◆ DESCRIPTION OF THE TASK ◆
Write out the entries below once more, exactly.

-------- MATERIAL SUPPLIED --------

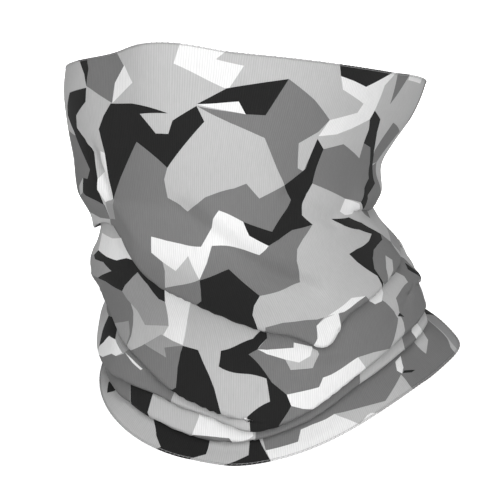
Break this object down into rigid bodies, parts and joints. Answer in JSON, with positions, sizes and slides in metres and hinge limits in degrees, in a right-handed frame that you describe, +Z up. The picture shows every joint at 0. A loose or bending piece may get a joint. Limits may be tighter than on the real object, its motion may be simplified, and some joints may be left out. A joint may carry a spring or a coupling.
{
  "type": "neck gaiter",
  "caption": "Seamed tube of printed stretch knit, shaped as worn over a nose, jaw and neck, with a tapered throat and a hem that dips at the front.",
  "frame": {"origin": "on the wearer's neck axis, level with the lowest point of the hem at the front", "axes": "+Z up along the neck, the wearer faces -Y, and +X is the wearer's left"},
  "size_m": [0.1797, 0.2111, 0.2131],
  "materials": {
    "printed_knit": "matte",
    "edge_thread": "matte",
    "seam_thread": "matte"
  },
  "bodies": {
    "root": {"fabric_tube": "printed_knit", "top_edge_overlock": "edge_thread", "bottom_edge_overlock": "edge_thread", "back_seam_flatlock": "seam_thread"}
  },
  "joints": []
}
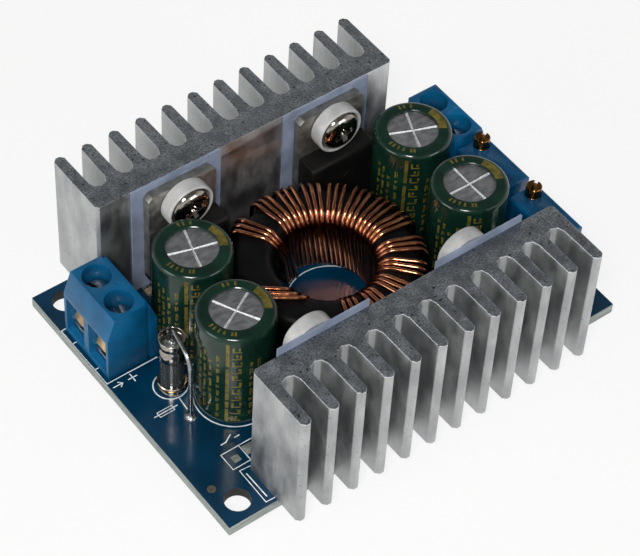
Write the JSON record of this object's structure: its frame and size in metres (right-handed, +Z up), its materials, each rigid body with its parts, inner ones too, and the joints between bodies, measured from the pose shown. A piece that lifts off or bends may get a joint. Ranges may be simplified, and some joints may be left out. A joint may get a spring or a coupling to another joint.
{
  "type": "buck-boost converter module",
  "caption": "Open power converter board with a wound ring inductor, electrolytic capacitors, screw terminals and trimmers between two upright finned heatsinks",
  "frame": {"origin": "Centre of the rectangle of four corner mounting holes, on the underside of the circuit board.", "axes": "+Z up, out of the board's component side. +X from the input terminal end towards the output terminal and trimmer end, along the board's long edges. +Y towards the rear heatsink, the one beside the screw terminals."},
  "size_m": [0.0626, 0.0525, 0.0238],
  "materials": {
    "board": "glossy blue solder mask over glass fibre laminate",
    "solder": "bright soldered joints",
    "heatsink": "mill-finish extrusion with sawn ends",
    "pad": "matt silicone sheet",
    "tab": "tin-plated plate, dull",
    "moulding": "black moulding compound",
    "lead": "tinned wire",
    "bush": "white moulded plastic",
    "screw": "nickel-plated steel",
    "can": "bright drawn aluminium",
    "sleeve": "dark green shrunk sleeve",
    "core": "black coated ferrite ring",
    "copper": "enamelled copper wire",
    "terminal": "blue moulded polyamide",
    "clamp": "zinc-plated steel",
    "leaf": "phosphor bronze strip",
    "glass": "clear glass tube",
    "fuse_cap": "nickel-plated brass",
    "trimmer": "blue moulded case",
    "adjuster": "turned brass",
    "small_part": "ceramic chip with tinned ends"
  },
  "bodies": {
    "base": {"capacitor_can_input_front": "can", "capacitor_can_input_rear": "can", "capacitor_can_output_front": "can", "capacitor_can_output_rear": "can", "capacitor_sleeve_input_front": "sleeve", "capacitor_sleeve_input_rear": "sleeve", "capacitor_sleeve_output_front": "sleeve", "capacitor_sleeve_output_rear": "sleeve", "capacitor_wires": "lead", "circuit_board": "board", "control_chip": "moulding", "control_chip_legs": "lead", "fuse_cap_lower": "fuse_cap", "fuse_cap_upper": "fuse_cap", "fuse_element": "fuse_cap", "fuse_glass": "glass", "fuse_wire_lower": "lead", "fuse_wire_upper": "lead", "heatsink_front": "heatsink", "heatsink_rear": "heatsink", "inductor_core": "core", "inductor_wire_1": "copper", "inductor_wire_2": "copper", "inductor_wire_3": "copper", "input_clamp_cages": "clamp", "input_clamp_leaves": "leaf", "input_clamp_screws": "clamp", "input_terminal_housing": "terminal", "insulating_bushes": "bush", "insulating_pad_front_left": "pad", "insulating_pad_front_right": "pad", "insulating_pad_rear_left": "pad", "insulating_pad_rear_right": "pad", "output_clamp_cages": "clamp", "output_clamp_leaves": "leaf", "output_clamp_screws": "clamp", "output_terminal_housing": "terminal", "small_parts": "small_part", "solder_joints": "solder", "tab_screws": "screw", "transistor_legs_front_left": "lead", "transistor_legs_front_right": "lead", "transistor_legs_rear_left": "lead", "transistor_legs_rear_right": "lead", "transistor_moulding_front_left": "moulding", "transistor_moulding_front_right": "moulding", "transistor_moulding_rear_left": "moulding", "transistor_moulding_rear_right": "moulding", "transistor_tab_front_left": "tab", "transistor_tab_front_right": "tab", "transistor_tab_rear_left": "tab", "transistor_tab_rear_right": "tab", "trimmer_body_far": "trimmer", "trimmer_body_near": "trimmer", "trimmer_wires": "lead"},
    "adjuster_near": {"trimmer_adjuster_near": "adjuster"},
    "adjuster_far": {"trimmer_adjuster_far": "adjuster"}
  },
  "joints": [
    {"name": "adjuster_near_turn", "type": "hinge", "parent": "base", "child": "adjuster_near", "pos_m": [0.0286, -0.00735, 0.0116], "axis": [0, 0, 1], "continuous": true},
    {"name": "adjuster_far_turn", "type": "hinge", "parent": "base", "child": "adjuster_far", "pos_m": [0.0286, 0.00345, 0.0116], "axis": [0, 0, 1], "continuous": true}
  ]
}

--------

◆ THE REPLY ◆
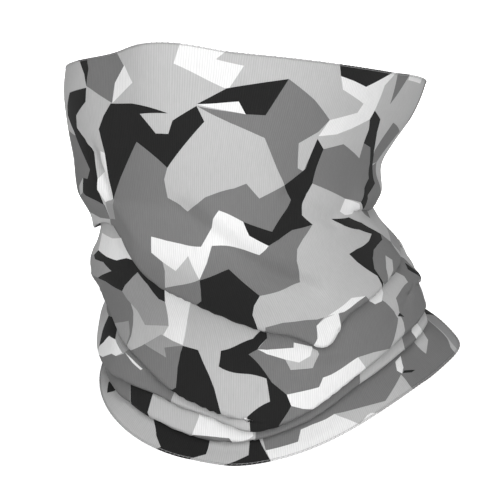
Break this object down into rigid bodies, parts and joints. Answer in JSON, with positions, sizes and slides in metres and hinge limits in degrees, in a right-handed frame that you describe, +Z up. The picture shows every joint at 0. A loose or bending piece may get a joint. Limits may be tighter than on the real object, its motion may be simplified, and some joints may be left out. A joint may carry a spring or a coupling.
{
  "type": "neck gaiter",
  "caption": "Seamed tube of printed stretch knit, shaped as worn over a nose, jaw and neck, with a tapered throat and a hem that dips at the front.",
  "frame": {"origin": "on the wearer's neck axis, level with the lowest point of the hem at the front", "axes": "+Z up along the neck, the wearer faces -Y, and +X is the wearer's left"},
  "size_m": [0.1797, 0.2111, 0.2131],
  "materials": {
    "printed_knit": "matte",
    "edge_thread": "matte",
    "seam_thread": "matte"
  },
  "bodies": {
    "root": {"fabric_tube": "printed_knit", "top_edge_overlock": "edge_thread", "bottom_edge_overlock": "edge_thread", "back_seam_flatlock": "seam_thread"}
  },
  "joints": []
}
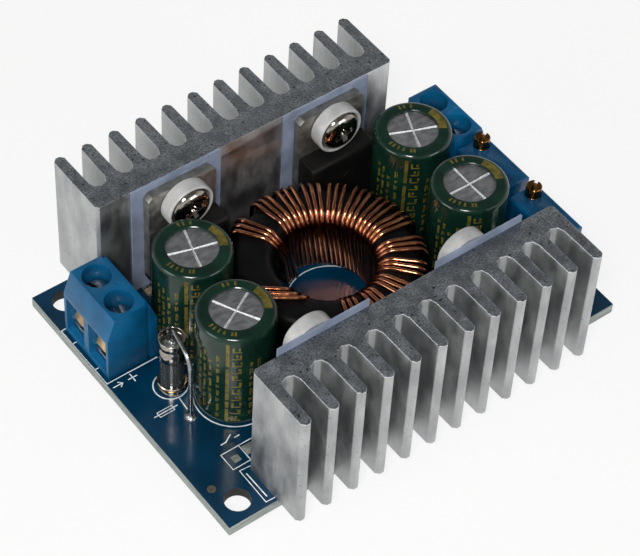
Write the JSON record of this object's structure: its frame and size in metres (right-handed, +Z up), its materials, each rigid body with its parts, inner ones too, and the joints between bodies, measured from the pose shown. A piece that lifts off or bends may get a joint. Ranges may be simplified, and some joints may be left out. A joint may get a spring or a coupling to another joint.
{
  "type": "buck-boost converter module",
  "caption": "Open power converter board with a wound ring inductor, electrolytic capacitors, screw terminals and trimmers between two upright finned heatsinks",
  "frame": {"origin": "Centre of the rectangle of four corner mounting holes, on the underside of the circuit board.", "axes": "+Z up, out of the board's component side. +X from the input terminal end towards the output terminal and trimmer end, along the board's long edges. +Y towards the rear heatsink, the one beside the screw terminals."},
  "size_m": [0.0626, 0.0525, 0.0238],
  "materials": {
    "board": "glossy blue solder mask over glass fibre laminate",
    "solder": "bright soldered joints",
    "heatsink": "mill-finish extrusion with sawn ends",
    "pad": "matt silicone sheet",
    "tab": "tin-plated plate, dull",
    "moulding": "black moulding compound",
    "lead": "tinned wire",
    "bush": "white moulded plastic",
    "screw": "nickel-plated steel",
    "can": "bright drawn aluminium",
    "sleeve": "dark green shrunk sleeve",
    "core": "black coated ferrite ring",
    "copper": "enamelled copper wire",
    "terminal": "blue moulded polyamide",
    "clamp": "zinc-plated steel",
    "leaf": "phosphor bronze strip",
    "glass": "clear glass tube",
    "fuse_cap": "nickel-plated brass",
    "trimmer": "blue moulded case",
    "adjuster": "turned brass",
    "small_part": "ceramic chip with tinned ends"
  },
  "bodies": {
    "base": {"capacitor_can_input_front": "can", "capacitor_can_input_rear": "can", "capacitor_can_output_front": "can", "capacitor_can_output_rear": "can", "capacitor_sleeve_input_front": "sleeve", "capacitor_sleeve_input_rear": "sleeve", "capacitor_sleeve_output_front": "sleeve", "capacitor_sleeve_output_rear": "sleeve", "capacitor_wires": "lead", "circuit_board": "board", "control_chip": "moulding", "control_chip_legs": "lead", "fuse_cap_lower": "fuse_cap", "fuse_cap_upper": "fuse_cap", "fuse_element": "fuse_cap", "fuse_glass": "glass", "fuse_wire_lower": "lead", "fuse_wire_upper": "lead", "heatsink_front": "heatsink", "heatsink_rear": "heatsink", "inductor_core": "core", "inductor_wire_1": "copper", "inductor_wire_2": "copper", "inductor_wire_3": "copper", "input_clamp_cages": "clamp", "input_clamp_leaves": "leaf", "input_clamp_screws": "clamp", "input_terminal_housing": "terminal", "insulating_bushes": "bush", "insulating_pad_front_left": "pad", "insulating_pad_front_right": "pad", "insulating_pad_rear_left": "pad", "insulating_pad_rear_right": "pad", "output_clamp_cages": "clamp", "output_clamp_leaves": "leaf", "output_clamp_screws": "clamp", "output_terminal_housing": "terminal", "small_parts": "small_part", "solder_joints": "solder", "tab_screws": "screw", "transistor_legs_front_left": "lead", "transistor_legs_front_right": "lead", "transistor_legs_rear_left": "lead", "transistor_legs_rear_right": "lead", "transistor_moulding_front_left": "moulding", "transistor_moulding_front_right": "moulding", "transistor_moulding_rear_left": "moulding", "transistor_moulding_rear_right": "moulding", "transistor_tab_front_left": "tab", "transistor_tab_front_right": "tab", "transistor_tab_rear_left": "tab", "transistor_tab_rear_right": "tab", "trimmer_body_far": "trimmer", "trimmer_body_near": "trimmer", "trimmer_wires": "lead"},
    "adjuster_near": {"trimmer_adjuster_near": "adjuster"},
    "adjuster_far": {"trimmer_adjuster_far": "adjuster"}
  },
  "joints": [
    {"name": "adjuster_near_turn", "type": "hinge", "parent": "base", "child": "adjuster_near", "pos_m": [0.0286, -0.00735, 0.0116], "axis": [0, 0, 1], "continuous": true},
    {"name": "adjuster_far_turn", "type": "hinge", "parent": "base", "child": "adjuster_far", "pos_m": [0.0286, 0.00345, 0.0116], "axis": [0, 0, 1], "continuous": true}
  ]
}